There are a lot of days to mark on the calendar in the NHL's return-to-Winnipeg season and Saturday's return of Teemu Selanne is surely among the most prominent.

The Finnish Flash spent less than four of his 19 NHL seasons playing in Winnipeg, but Selanne and Jets still go together like puck in net.

After lighting it up in his youth with the Jets, Teemu Selanne has gone on to a long and productive career with the Ducks.

MARK J. TERRILL / THE ASSOCIATED PRESS ARCHIVES

After lighting it up in his youth with the Jets, Teemu Selanne has gone on to a long and productive career with the Ducks.

 

"That was my first NHL team," Selanne told reporters on a conference call Tuesday afternoon. His busy week is about to begin with a game against Phoenix tonight but his appearance with the Anaheim Ducks at the MTS Centre Saturday night has been on his mind for some time. "Starting there, I've always said the hockey was such a big thing. The fans and the whole city makes the players feel so special.

"It was just a dream come true to start a career in Canada. Obviously all the memories I have there, it's just so, so awesome."

Selanne began his NHL career by smashing Mike Bossy's rookie record for goals and points. He made the new, still-standing marks 76 goals and 132 points.

At the end of that season, he won the Calder Trophy as NHL rookie of the year in a rare unanimous ballot, polling 50 out of 50 first-place votes.

"When we knew the (2011-12) schedule, I marked the date in my calendar," Selanne said. "Obviously I knew it's going to be very special to have a chance to come back there and play."

What awaits him Saturday is the topic for some discussion.

Will he be afforded a hero's welcome?

Or will the MTS Centre faithful continue their behaviour of booing anyone in an opposition uniform, even though, in his case, he has been one of the most supportive and outspoken backers of Winnipeg through the city's dark NHL years.

"I don't really know what to expect," Selanne said. "It's a really long time but the memories I have, I'm very excited. I heard that the building is rocking and the people, the fans, are so excited about their team.

"It's going to be a very special day there and I can't wait.

"Hopefully they're not going to boo for me."

The Flash, now 41, said Tuesday he still has many friends here.

"Pretty much every place I have played, I have always had special relationships with the fans," he said.

"Obviously Winnipeg was really, really special. The people, there's a reason the plates on the cars have Friendly Manitoba, it's a friendly city and unbelievable fans. I spent a great four-and-a-half years there.

"When I got traded, I didn't really have a chance to say goodbye to the people. The next day I'm gone."

That trade, a Feb. 4, 1996 deal that sent Selanne, Marc Chouinard and a fourth-round pick to the Ducks for long-forgotten pieces Chad Kilger, Oleg Tverdovsky and a third-round pick, still doesn't sit all that well with him, judging by the tone of his comments on Tuesday.
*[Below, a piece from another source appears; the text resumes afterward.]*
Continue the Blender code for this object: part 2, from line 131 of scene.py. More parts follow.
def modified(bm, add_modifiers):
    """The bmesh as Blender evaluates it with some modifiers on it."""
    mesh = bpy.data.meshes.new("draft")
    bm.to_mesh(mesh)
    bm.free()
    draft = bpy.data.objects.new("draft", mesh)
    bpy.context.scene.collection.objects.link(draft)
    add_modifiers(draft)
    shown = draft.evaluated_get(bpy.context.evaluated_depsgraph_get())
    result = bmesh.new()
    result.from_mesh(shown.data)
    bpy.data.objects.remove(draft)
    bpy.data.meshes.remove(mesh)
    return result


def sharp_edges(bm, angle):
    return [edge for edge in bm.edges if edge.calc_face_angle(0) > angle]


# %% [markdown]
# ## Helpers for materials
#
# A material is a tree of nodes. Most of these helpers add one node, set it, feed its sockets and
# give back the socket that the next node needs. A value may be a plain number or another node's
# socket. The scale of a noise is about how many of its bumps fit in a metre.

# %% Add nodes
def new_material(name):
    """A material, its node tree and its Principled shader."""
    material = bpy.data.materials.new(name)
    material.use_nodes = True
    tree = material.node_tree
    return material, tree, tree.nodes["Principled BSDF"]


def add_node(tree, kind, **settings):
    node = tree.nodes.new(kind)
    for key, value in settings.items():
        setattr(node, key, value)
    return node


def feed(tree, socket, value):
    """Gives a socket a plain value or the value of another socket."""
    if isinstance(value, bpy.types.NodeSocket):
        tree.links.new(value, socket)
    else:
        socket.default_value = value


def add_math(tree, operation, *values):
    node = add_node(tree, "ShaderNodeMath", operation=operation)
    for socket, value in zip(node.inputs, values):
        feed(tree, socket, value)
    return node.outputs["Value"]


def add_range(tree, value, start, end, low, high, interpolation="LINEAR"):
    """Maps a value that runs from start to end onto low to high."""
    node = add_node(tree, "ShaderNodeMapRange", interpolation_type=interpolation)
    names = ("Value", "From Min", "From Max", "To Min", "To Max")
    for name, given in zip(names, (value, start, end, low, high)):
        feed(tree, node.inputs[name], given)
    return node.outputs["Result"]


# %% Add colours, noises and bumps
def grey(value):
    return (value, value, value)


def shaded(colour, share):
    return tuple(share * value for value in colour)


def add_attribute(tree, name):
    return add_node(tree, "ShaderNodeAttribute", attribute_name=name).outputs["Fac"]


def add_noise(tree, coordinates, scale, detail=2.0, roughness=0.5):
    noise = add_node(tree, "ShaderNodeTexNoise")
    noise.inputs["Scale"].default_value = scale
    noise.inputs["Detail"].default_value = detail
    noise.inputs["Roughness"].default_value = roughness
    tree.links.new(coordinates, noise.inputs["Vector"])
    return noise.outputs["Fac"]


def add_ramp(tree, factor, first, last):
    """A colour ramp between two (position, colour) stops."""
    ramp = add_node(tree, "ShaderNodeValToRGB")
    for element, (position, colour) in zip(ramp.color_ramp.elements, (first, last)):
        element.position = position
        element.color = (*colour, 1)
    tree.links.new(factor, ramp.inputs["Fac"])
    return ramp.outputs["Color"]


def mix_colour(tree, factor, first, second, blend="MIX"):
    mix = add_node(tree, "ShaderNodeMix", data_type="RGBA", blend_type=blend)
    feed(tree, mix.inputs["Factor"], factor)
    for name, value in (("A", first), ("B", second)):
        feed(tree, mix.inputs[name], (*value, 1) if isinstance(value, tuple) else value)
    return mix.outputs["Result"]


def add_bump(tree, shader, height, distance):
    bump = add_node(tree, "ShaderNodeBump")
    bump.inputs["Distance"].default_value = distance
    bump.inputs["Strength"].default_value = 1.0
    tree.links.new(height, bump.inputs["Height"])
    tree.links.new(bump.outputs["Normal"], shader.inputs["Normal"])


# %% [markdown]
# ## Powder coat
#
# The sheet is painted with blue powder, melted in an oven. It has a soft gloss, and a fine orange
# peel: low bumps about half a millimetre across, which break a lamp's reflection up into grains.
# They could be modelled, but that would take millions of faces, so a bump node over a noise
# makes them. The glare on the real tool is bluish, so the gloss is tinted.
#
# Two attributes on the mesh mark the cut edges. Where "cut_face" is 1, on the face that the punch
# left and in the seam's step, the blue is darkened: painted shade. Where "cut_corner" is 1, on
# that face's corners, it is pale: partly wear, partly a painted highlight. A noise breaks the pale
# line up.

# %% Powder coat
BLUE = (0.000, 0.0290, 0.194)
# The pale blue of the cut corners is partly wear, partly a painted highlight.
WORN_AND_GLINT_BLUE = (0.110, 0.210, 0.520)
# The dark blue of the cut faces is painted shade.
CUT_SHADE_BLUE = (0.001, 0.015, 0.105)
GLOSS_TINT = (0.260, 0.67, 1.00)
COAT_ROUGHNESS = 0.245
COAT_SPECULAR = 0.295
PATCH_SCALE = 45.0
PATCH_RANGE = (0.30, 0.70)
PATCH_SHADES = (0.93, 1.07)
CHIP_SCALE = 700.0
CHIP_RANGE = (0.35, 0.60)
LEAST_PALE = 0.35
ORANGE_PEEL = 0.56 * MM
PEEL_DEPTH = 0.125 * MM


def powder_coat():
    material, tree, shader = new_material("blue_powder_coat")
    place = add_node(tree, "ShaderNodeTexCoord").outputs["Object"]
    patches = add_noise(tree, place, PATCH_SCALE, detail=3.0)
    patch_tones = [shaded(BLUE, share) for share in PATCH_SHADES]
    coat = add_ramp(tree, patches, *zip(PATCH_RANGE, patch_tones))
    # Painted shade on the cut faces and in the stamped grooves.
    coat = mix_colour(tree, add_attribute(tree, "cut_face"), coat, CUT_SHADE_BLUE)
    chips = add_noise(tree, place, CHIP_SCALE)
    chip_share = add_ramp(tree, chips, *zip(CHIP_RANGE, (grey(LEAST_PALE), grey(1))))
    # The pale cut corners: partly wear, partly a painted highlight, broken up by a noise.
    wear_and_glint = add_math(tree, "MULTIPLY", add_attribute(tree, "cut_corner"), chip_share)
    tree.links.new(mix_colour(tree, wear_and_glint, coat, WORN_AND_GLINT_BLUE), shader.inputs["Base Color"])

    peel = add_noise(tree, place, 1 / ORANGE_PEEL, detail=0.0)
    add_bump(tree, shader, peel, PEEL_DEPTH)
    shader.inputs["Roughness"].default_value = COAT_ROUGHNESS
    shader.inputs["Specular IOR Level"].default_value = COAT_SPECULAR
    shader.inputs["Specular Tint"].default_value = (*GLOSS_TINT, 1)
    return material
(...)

"I was shocked," Selanne said. "What happened two weeks before was that the new Winnipeg owners called me on the road, and there was some rumours before that they might trade one of us three (Alexei Zhamnov, Keith Tkachuk) and ...told me, 'Don't worry about those rumours, just play hockey and you're going to be a big part of our future down in Phoenix.'

"That's why I really didn't expect to get traded. I remember that phone call. It was tough... the first trade is always really hard because you almost feel you have failed.
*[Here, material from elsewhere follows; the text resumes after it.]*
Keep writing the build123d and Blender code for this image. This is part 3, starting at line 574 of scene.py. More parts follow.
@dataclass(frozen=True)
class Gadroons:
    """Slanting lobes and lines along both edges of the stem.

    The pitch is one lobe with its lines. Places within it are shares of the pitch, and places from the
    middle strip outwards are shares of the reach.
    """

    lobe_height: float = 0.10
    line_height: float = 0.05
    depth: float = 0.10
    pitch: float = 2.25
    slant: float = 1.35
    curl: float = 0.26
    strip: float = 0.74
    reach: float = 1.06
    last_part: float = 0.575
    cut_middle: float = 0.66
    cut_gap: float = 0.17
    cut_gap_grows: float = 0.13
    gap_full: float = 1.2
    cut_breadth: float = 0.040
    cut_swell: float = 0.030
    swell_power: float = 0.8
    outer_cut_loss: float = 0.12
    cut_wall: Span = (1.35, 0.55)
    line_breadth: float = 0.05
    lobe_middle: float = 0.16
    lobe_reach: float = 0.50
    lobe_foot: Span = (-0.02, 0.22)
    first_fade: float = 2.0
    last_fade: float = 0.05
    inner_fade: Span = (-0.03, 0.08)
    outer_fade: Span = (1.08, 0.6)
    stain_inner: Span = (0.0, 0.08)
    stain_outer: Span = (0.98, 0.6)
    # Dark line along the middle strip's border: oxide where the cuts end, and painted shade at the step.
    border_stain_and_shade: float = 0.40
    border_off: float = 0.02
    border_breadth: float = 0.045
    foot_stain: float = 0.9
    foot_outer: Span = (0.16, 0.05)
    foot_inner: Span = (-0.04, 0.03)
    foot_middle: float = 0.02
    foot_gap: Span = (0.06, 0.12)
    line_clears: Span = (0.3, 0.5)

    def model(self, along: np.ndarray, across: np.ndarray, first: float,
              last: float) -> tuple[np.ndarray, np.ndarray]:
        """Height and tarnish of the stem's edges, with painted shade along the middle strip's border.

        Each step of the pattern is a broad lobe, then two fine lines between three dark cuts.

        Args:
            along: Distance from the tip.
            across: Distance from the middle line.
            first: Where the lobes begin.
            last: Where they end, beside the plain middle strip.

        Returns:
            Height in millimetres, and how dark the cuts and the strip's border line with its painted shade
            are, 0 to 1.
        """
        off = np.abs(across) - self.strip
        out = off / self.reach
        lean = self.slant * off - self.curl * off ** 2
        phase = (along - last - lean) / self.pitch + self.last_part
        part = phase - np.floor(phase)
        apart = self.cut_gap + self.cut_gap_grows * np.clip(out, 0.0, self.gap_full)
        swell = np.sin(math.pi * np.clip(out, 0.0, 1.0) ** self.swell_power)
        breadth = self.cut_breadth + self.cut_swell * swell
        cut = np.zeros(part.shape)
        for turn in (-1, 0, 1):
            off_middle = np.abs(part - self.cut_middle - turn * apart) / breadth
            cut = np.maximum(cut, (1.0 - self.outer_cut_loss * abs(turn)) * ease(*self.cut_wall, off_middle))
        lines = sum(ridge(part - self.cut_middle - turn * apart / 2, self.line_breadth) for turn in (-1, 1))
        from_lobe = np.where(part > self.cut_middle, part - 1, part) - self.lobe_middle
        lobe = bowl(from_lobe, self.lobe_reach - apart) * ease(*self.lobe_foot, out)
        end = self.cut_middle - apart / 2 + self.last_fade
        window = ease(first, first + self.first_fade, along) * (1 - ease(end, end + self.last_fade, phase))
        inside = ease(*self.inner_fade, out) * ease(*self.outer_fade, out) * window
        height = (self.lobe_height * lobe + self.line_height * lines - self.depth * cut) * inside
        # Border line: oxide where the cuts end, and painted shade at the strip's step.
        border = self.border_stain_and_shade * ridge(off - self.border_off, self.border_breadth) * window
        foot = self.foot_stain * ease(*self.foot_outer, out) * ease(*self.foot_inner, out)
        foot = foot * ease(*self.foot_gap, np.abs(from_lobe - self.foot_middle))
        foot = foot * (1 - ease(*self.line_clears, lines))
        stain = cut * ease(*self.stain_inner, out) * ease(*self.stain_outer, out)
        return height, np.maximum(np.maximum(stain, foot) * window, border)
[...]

"But a couple of days later I realized it's going to be a great, new opportunity for myself and it has been great down here. They really wanted me here. You want to move on as soon as possible.

"Especially coming from Finland, we don't have that culture where someone's going to traded. It was kind of a weird business to realize there are no feelings, you can get traded any time and there's no control with that. That was a big adjustment here.
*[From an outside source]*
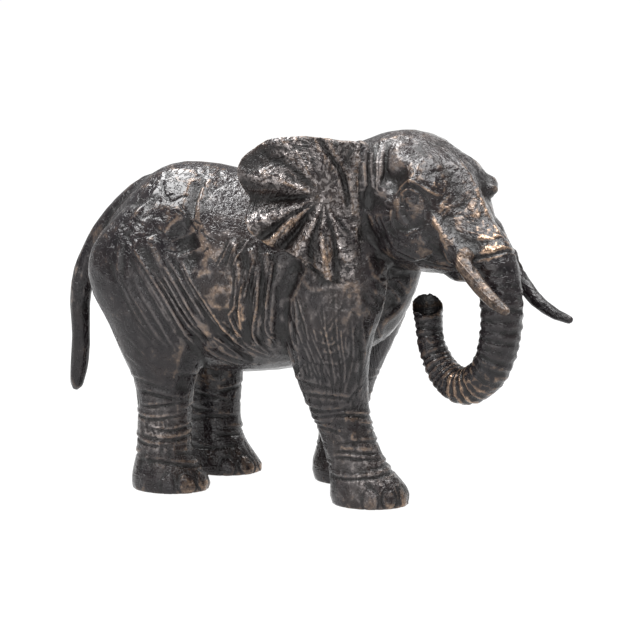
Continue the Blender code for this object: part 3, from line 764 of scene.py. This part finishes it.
def ear_folds(back, up):
    """Distance and direction from the hub of an ear's blade, and how far its folds stand out."""
    reach = np.hypot(back - EAR_HUB[0], up - EAR_HUB[1])
    angle = np.degrees(np.arctan2(up - EAR_HUB[1], back - EAR_HUB[0]))
    rise = np.zeros(len(back))
    for direction, spread, height in EAR_FOLDS:
        off = (angle + 3 * np.sin(reach * 0.22 + direction) - direction + 180) % 360 - 180
        rise += height * np.exp(-((off / spread) ** 2))
    smooth_edge = unit((reach - 25) / 7) * np.exp(-(((angle - 8) / 26) ** 2))
    return reach, angle, rise - 1.6 * smooth_edge


print(len(EAR_FOLDS), "folds on an ear")

# %% Fan both ears
EAR_STROKES = (  # the crease at the root, from the top edge down, its lip, and the upper rim
    ([(13.5, 22), (9.5, 16), (4, 9), (1.5, 2), (0.0, -5)], 1.7, -1.4, 0.12),
    ([(11, 22.5), (7, 16), (1.5, 9), (-1.2, 1)], 1.8, 0.5, 0.15),
    ([(44, 10), (38, 14.5), (30, 18), (20, 19.5)], 2.2, 0.55, 0.2),
    ([(41, 6), (34, 10), (26, 12)], 2.2, -0.5, 0.2),
)
ear_push = np.zeros(len(made))
for side in SIDES:
    back, up, _ = ear_frame(heads, side)
    reach, angle, rise = ear_folds(back, up)
    fine = 0.1 * np.sin(angle * 0.75 + 2.0 * np.sin(reach * 0.3))
    fine = fine + 0.08 * np.sin(angle * 1.7 + reach * 0.5)
    amount = (rise + fine) * unit((reach - 4) / 8)
    amount = amount * ear[side] * unit((back + 3) / 4)
    flare = EAR_FLARE[side]
    ahead, aside = math.sin(flare), side * math.cos(flare)
    c, s = math.cos(HEAD_TURN), math.sin(HEAD_TURN)
    outward = np.array([ahead * c + aside * s, -ahead * s + aside * c, 0.0])
    made = made + np.outer(amount, outward)
    outer = unit(facing @ outward * 1.5) * ear[side]
    here = ear_push, np.stack([back, up], axis=1), outer
    carve(stroke, here, EAR_STROKES)
made = made + facing * ear_push[:, None]
put(skin, made - SHIFT)
print("ears fanned")

# %% [markdown]
# ## The hammered skin
# Between the folds the casting is never smooth: the wax was tapped and scraped, so the surface has
# small dents and a crackle all over, fainter on the smooth skin above the hip and faintest on the
# tusks. Displace modifiers with a cloud and a cell pattern move the real surface a tenth or two of
# a millimetre, and the finest grain is left to the material's bump.

# %% Dents and crackle
PATTERNS = (  # name, kind, size in metres, strength in millimetres
    ("dents", "CLOUDS", 0.0042, 0.24),
    ("crackle", "VORONOI", 0.003, 0.08),
    ("grain", "CLOUDS", 0.0014, 0.05),
)


def on_tusks(heads, start):
    """Which points lie on a tusk, from a place forward in the head's frame on."""
    return (heads[:, 0] > start) & (np.abs(heads[:, 1]) > 11.5) & (heads[:, 2] > 76)


made = places(skin) + SHIFT
above_hip = np.exp(-(((made[:, 0] + 30) / 30) ** 2 + ((made[:, 2] - 118) / 20) ** 2))
amount = unit(0.5 - 0.32 * above_hip)
amount = amount * np.where(on_tusks(heads, 60), 0.15, 1.0) * (made[:, 2] > 0.8)
group = skin.vertex_groups.new(name="dents")
steps = np.clip((amount * 10).round().astype(int), 0, 10)
for step in range(1, 11):
    chosen = np.nonzero(steps == step)[0].tolist()
    if chosen:
        group.add(chosen, step / 10, "REPLACE")
only(skin)
for name, kind, scale, strength in PATTERNS:
    pattern = bpy.data.textures.new(name, kind)
    pattern.noise_scale = scale
    if kind == "VORONOI":
        pattern.distance_metric = "DISTANCE"
        pattern.weight_1, pattern.weight_2 = -1.0, 1.0
        pattern.noise_intensity = 1.3
    else:
        pattern.noise_depth = 2
    dent = skin.modifiers.new(name, "DISPLACE")
    dent.texture = pattern
    dent.texture_coords = "LOCAL"
    dent.mid_level = 0.5
    dent.strength = strength * MM
    dent.vertex_group = "dents"
    bpy.ops.object.modifier_apply(modifier=name)
skin.vertex_groups.clear()
print("dents pressed in")

# %% Thin the net to what the detail needs, and keep it inside the solid's box
TRIANGLES = 196000
SOLE = 0.00035  # m, points lower than this are set on the ground


def triangles(item):
    return sum(len(f.vertices) - 2 for f in item.data.polygons)


thin = skin.modifiers.new("thin", "DECIMATE")
thin.ratio = TRIANGLES / triangles(skin)
bpy.ops.object.modifier_apply(modifier="thin")
held = np.clip(places(skin) * MM, low_corner, high_corner)
held[held[:, 2] < SOLE, 2] = low_corner[2]
put(skin, held / MM)
bpy.ops.object.shade_smooth()
print("skin has", triangles(skin), "triangles")

# %% [markdown]
# ## Where the metal is worn and where dirt stays
# On the real piece the dark coat is rubbed off wherever a hand or a cloth touches: on every ridge,
# and most on the muzzle, the brow, the near tusk, the toes and the curl of the trunk. Comparing
# each point with the mean of its neighbours tells a ridge from a hollow, once for crisp ones and
# once for broad ones. The result is stored on the points, for the material to read.

# %% Ridges and hollows
made = places(skin)
facing = normals(skin)
ends = links(skin)
near_mean = mean_after(made, ends, 3)
far_mean = mean_after(near_mean, ends, 12)
crisp = np.einsum("ij,ij->i", made - near_mean, facing)
broad = np.einsum("ij,ij->i", near_mean - far_mean, facing)
crisp, broad = crisp - mean_after(crisp, ends, 40), broad - mean_after(broad, ends, 60)
made = made + SHIFT
heads = to_head(made)
ear = {side: ear_share(made, heads, side) for side in SIDES}
print(f"crisp ridges up to {np.percentile(crisp, 95):.3f} mm")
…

"When you're young and you get traded, it's really, really tough."

Selanne also revealed Tuesday that the new Winnipeg Jets inquired about his services as a free agent during the summer.

Selanne was contemplating retirement and did not make up his mind to return to the NHL until late in the summer.

"I have been so long here (Anaheim) and have been so happy with this franchise and this team, there's no way I could leave anymore," he said. ""I was very honoured that they called, but it's too late to move."

tim.campbell@freepress.mb.ca

No fun in Anaheim

 

TEEMU SELANNE hasn't been having a great amount of fun this season in Anaheim. The Ducks have a hefty losing record and have changed coaches, recently hiring Bruce Boudreau.

"We have almost tried everything," Selanne said Tuesday. "There are a lot of nights that there are a lot of things missing. Obviously confidence is the biggest issue right now.

"I think we can all do it but for some reason, our team is so fragile right now. But we still believe we have a good team here and we can turn this thing around."

He said he hasn't lost hope.

"Everything takes a little time to dial in," he said. "I can't wait for when we can turn this around, start winning some games and enjoying the games."